The researchers make the material by growing entangled carbon nanotubes and then pulling intertwined nanotube bundles into ribbons. When a voltage is applied to the strips, the nanotubes become charged and push each other away, making the material expand. It normally returns to its original state when the voltage is removed.

The ribbons will probably still need to generate more force before they are practical for many applications. Right now, they generate 32 times as much force per unit area as heart muscles, which is a lot for their nanoscale dimensions, says Ian Hunter, a professor of mechanical engineering at MIT. However, electroactive polymers generate up to eight times as much force per unit area as the nanotube sheets. “For artificial muscle, you need a large change in force coupled with a large change in length,” Hunter says.

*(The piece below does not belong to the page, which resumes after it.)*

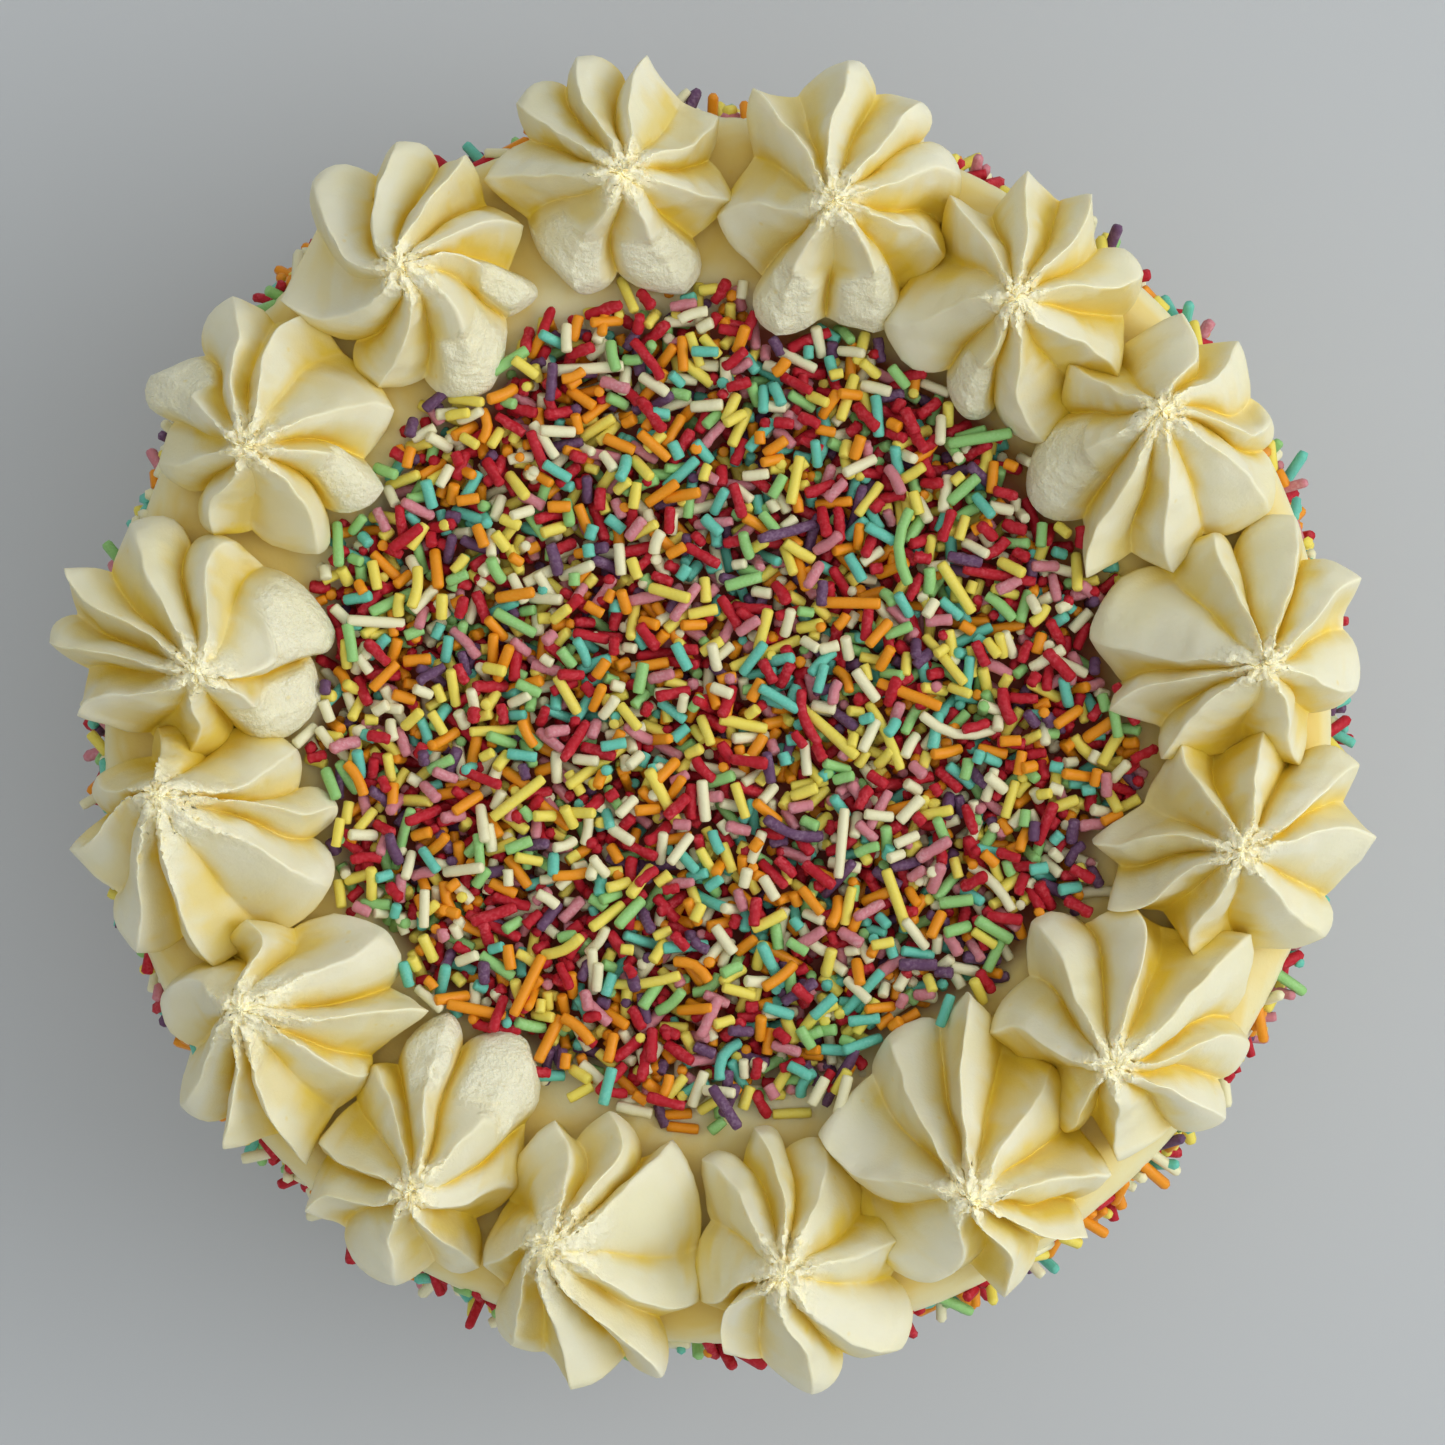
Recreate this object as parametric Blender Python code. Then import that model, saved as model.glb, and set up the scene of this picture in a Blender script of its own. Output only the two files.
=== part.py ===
# A round celebration cake: a tall buttercream body coated with sugar strands,
# a bed of strands on its top, and a ring of sixteen piped drop stars round the rim.
# Metres, +Z up. The origin is the centre of the flat underside.

import math
import random

import bpy
from mathutils import Vector

MM = 0.001

# Body
BODY_RADIUS = 82.0 * MM
BODY_HEIGHT = 95.0 * MM
TOP_EDGE_RADIUS = 6.0 * MM
FOOT_CHAMFER = 1.5 * MM
BODY_SEGMENTS = 64
WALL_WAVE = 0.5 * MM          # how far the spread icing strays from a true cylinder

# Bed of strands on top
BED_CENTRE = Vector((1.0 * MM, 1.5 * MM, 0.0))
BED_RADIUS = 54.0 * MM
BED_DEPTH = 3.2 * MM
BED_CROWN = 0.6 * MM
BED_ROUGHNESS = 0.35 * MM
BED_CLEARANCE = 0.8 * MM
BED_SLOPE = 0.12               # share of the bed's width in which its rim rises

# Sugar strands, fused to the body where they show
STRAND_THICKNESS = 1.7 * MM
STRAND_SIDES = 6
LONGEST_STRAND = 9.5 * MM
SHORTEST_STRAND = 4.0 * MM
TOP_STRANDS = 94
SIDE_STRANDS = 68
STRAND_SPACING = 2.4 * MM
STRAND_LIFT = 0.15             # how far a lying strand's middle stands over the bed, of its thickness
STRAND_TILT = 0.12
PROUD_EVERY = 5                # one wall strand in this many stands out of the icing
PROUD_SLOPE = 0.9
PROUD_SHIFT = 0.18             # of its length
STRAND_SEED = 11
GOLDEN_TURN = math.pi * (3.0 - math.sqrt(5.0))

# Drop stars, whose height follows from how far their petals reach
STAR_HEIGHT_PER_REACH = 1.28
NEIGHBOUR_GAP = 0.3 * MM
PETALS = 8
POINTS_PER_PETAL = 4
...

Polymer actuators also need just a few volts to contract. The ribbons, in contrast, require three to five kilovolts, which Hunter says is too high for use in humans and higher than ideal for robotics. However, he adds that “the nanotube ribbons will find many important applications because they change dimensions much faster than existing polymer actuators.”

The ultralow density of the sheets could be the reason why they do not generate large forces. John Madden, an electrical- and computer-engineering professor at the University of British Columbia in Vancouver, Canada, suggests that one way to increase the force that they supply could be to make the sheets denser and increase the degree of interlocking between the nanotubes.